By an ordinance enacted in 1942 the city commission prescribed a manual of rules and regulations for the administration of the police department. Pertinent excerpts from the manual are as follows:

“Section 4. Relative Rank. The members of the police department shall rank in the following order: Chief, Assistant Chief, Lieutenants, Sergeants, Detectives, Telephone Operators and Patrolmen, and Superintendent of the Bureau of Identification.”
“Section 5. Chief of Police. * * * 7. He shall have the power to assign or transfer any member of the Police Department where such transfer or assignment is for the benefit of the department and is in conformity with the law.”
' “Section 7. Detectives. 40. Members of the force assigned to the Detective Bureau shall be under the immediate control of the Chief of Police, or other superior Officers on Duty.”
“Section 16. Transfers and Details of Assignments. 210. The Chief of Police may make such assignments and transfers as he deems for the best interest of the department.”

Later on, in 1949, using the initiative procedure of KRS 89.610, the voters of the city forced the enactment of an ordinance setting forth the positions of employment in the various departments of its government and prescribing the salaries of each. The section applicable to the police department calls for five lieutenants at a salary of $287.40 per month and ten detectives at the same salary. This ordinance did’ not purport to define the duties incident to the enumerated positions. On the contrary, it provided that “said officers, agents and employees shall perform the various duties respectively as provided by law and the ordinances of the City of Covington.”

Appellant contends that the rank or “grade” of detective is recognized by KRS 95.430 and established for the City of Covington by the 1949 ordinance, and that having been appointed to that grade by the legislative body of the city he cannot be removed from it by action of the chief of police. A corollary argument is that there is no such grade as “acting lieutenant.”

KRS 95.450(1) provides that a member of the police or fire department of a city of the second or third class shall not be “reduced in grade or pay” except for cause and after a hearing on appropriate charges. In this connotation we are of the opinion that the term “grade” means rank, whereas it appears that appellant interprets it more broadly as job classification. Obviously, by use of the word “reduced” the statute envisages a vertical scale. If a man is transferred without a loss in pay rate from one job category to another with comparable authority, his classification is changed but his grade is not reduced. That is what has happened in this case.

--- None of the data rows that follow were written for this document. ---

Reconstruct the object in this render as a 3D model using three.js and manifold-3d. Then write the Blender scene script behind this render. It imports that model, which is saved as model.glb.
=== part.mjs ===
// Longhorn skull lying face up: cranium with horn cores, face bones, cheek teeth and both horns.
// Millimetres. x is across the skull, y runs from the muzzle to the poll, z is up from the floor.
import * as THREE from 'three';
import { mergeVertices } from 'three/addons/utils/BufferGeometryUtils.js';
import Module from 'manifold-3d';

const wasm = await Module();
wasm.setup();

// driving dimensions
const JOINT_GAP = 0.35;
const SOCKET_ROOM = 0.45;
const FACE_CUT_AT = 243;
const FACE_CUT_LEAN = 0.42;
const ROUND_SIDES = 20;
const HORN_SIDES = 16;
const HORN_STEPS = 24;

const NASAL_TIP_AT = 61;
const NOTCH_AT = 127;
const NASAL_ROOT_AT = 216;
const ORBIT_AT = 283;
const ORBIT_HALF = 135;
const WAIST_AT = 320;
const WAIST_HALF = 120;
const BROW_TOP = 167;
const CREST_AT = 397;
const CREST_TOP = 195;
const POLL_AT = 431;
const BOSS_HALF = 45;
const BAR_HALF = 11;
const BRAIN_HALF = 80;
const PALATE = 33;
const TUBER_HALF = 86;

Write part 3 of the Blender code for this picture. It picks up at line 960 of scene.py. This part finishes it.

The men in question have been re-assigned without a change in grade.

We are unable to find anything in the applicable statutes and ordinances that prevents the chief of police from assigning a detective to duty in another division of the police department. The detectives have no authority and no duties except as they are set forth in the 1942 manual, and this is the same document that gives to the police chief the power of transfer and reassignment over them. Therefore, construing all of the provisions in the manual as consistent one with the other, their duties are bound to be subject to such right of transfer and re-assignment. If this analysis is correct, and we believe it is, there can be no doubt that any member of the police department, regardless of title, can be assigned to other duties with comparable authority if the chief deems it to the benefit of the department. Hence the case boils down to a simple question of what the man’s title is going to be when he is so re-assigned.

We cannot escape the conclusion that the provisions of the 1942 manual clearly delegate to the chief of police the power of transfer and reclassification. This being true, it would be absurd to say that he could not redesignate titles accordingly. But even if it were assumed that a person appointed as a detective by the legislative body could not be divested of his official title by the police chief, that circumstance would not be inconsistent with assignment of the detective to duties normally performed by a person with another title. As a matter of fact, the order of the chief in this instance did not purport to re-designate the title of any of the officers involved. It merely provided that the detectives have the rank of acting lieutenant — in other words, a rank equivalent to that of a lieutenant. This served two purposes: (1) It made clear that their grade was not reduced, and (2) since they were being assigned from staff to line duty it fixed their status in the chain of command. We do not find this to have been improper.

The judgment is affirmed. 
      
      . Unless it be considered an upward change in view of the relative order of rank provided in Sec. 4 of the 1942 manual.
     
      
      . It was held in City of Middlesborough v. Grubbs, Ky., 363 S.W.2d 95, 97 (1962), that the statutes pertinent to this case do not guarantee mere titles.